Information provided:
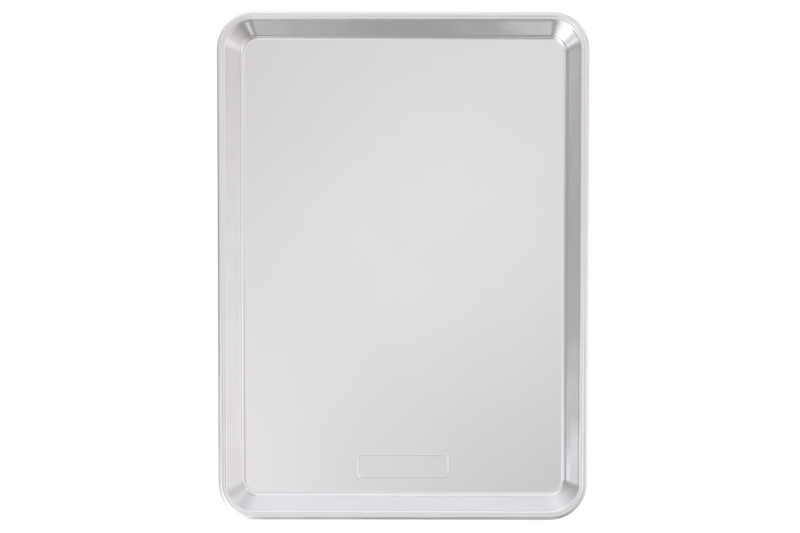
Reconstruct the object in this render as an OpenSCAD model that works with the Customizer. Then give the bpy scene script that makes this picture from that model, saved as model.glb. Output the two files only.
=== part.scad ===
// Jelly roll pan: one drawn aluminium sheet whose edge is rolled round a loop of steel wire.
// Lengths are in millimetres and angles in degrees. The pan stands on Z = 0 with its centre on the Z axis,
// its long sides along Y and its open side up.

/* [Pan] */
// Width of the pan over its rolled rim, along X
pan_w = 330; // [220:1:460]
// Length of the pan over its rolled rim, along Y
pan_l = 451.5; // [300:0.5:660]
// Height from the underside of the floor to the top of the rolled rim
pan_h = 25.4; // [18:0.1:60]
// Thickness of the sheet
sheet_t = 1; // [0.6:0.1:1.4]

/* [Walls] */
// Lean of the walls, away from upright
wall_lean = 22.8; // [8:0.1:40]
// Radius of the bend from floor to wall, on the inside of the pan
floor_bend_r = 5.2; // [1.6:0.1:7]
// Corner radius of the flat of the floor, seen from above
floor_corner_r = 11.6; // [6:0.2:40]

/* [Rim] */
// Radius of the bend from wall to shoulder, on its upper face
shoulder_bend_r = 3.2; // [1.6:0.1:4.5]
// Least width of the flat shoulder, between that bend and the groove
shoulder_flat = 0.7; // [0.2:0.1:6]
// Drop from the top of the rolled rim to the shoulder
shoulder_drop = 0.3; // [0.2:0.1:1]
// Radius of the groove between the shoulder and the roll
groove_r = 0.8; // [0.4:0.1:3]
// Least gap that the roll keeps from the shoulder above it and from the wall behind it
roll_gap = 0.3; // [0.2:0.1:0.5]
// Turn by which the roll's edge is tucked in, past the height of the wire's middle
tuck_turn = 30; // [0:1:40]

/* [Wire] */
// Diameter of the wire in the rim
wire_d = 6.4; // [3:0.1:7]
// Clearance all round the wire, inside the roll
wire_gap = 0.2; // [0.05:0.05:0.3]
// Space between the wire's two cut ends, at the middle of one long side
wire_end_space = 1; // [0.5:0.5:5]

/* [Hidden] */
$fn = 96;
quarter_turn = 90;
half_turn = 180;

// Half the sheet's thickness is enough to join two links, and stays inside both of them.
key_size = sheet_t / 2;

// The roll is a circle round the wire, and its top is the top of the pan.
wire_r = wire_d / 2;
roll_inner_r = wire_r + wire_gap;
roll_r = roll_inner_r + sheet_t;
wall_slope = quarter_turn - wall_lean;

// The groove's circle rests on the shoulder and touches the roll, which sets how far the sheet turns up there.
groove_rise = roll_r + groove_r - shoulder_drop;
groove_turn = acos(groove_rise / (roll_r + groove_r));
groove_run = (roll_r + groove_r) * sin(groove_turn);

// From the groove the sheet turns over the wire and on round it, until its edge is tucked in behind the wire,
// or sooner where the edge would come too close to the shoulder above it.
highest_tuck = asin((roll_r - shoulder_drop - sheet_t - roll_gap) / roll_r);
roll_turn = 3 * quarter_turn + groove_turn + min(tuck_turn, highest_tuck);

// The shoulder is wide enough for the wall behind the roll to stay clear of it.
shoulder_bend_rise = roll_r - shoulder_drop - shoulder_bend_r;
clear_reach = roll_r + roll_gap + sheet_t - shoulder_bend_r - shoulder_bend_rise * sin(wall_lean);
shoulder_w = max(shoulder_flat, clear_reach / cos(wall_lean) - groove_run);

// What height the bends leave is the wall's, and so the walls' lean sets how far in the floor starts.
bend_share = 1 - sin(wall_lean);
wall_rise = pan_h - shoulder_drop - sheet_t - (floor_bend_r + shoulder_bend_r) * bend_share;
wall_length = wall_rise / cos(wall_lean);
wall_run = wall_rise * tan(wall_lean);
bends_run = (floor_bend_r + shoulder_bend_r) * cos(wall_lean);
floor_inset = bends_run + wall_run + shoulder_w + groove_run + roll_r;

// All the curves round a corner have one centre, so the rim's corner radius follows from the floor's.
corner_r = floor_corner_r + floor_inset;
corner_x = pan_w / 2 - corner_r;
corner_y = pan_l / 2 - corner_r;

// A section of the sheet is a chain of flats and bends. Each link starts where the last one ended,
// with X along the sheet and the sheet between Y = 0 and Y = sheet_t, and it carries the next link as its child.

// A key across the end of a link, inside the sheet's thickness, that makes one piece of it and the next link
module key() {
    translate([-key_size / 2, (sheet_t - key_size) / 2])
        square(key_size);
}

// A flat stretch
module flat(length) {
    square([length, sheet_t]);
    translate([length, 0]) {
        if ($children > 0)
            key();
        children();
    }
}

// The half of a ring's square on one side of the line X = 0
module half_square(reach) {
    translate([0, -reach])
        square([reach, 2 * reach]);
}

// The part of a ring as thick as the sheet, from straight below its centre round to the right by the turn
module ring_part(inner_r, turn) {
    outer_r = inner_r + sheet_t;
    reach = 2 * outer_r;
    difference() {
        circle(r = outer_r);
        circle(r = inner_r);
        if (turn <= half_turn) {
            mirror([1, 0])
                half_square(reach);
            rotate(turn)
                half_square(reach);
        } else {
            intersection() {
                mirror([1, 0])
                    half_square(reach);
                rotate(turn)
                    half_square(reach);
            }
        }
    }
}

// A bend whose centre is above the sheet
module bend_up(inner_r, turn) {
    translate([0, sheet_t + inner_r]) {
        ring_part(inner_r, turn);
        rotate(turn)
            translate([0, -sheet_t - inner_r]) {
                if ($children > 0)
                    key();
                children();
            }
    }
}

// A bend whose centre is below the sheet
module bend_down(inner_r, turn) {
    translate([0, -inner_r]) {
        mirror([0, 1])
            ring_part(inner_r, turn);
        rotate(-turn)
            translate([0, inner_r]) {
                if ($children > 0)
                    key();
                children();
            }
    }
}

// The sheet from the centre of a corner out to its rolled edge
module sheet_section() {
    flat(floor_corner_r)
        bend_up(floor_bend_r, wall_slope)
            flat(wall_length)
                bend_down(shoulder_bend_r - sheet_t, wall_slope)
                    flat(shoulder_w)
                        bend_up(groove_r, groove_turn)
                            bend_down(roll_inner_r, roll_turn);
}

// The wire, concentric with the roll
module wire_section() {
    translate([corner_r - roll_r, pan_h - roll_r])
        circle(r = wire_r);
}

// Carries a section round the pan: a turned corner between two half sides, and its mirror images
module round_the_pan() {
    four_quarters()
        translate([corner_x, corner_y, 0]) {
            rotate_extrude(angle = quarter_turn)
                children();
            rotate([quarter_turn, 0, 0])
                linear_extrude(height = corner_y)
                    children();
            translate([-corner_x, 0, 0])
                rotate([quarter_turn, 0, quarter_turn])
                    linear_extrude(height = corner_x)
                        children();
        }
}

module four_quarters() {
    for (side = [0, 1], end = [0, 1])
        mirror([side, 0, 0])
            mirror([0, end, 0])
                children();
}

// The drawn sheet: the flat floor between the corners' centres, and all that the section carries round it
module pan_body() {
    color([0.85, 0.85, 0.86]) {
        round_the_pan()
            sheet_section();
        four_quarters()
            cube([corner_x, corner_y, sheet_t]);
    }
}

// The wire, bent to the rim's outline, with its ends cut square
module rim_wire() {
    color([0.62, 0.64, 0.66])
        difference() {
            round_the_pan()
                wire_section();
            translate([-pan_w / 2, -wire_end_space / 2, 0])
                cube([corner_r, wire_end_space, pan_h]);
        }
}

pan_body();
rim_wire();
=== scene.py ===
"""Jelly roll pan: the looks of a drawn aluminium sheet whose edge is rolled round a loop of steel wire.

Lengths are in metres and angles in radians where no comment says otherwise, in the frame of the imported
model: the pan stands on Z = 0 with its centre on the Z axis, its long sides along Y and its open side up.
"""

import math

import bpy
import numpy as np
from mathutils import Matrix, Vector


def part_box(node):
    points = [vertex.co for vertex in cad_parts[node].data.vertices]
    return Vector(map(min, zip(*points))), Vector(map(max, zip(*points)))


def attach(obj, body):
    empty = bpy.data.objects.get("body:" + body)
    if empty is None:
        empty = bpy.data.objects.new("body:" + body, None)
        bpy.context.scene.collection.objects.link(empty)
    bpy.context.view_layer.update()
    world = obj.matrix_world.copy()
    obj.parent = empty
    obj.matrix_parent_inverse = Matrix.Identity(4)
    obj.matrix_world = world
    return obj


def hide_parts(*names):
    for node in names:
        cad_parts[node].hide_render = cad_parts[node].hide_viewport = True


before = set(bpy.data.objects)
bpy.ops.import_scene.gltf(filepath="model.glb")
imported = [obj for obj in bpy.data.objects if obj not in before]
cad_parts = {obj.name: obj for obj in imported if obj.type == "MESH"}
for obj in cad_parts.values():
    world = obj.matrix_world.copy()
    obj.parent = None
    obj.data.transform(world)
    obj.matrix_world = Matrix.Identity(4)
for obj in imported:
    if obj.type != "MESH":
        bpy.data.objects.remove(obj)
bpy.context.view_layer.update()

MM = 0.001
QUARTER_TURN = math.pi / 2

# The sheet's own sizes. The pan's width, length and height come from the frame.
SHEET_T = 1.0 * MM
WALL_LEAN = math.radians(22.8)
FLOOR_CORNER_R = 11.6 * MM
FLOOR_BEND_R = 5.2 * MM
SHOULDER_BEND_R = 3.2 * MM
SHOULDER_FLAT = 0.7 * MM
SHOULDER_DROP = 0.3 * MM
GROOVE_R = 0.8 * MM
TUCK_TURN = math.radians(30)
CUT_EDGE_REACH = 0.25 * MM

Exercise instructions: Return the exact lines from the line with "ends cut square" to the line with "obj.parent = empty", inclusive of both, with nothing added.

Worked solution:
// The wire, bent to the rim's outline, with its ends cut square
module rim_wire() {
    color([0.62, 0.64, 0.66])
        difference() {
            round_the_pan()
                wire_section();
            translate([-pan_w / 2, -wire_end_space / 2, 0])
                cube([corner_r, wire_end_space, pan_h]);
        }
}

pan_body();
rim_wire();
=== scene.py ===
"""Jelly roll pan: the looks of a drawn aluminium sheet whose edge is rolled round a loop of steel wire.

Lengths are in metres and angles in radians where no comment says otherwise, in the frame of the imported
model: the pan stands on Z = 0 with its centre on the Z axis, its long sides along Y and its open side up.
"""

import math

import bpy
import numpy as np
from mathutils import Matrix, Vector


def part_box(node):
    points = [vertex.co for vertex in cad_parts[node].data.vertices]
    return Vector(map(min, zip(*points))), Vector(map(max, zip(*points)))


def attach(obj, body):
    empty = bpy.data.objects.get("body:" + body)
    if empty is None:
        empty = bpy.data.objects.new("body:" + body, None)
        bpy.context.scene.collection.objects.link(empty)
    bpy.context.view_layer.update()
    world = obj.matrix_world.copy()
    obj.parent = empty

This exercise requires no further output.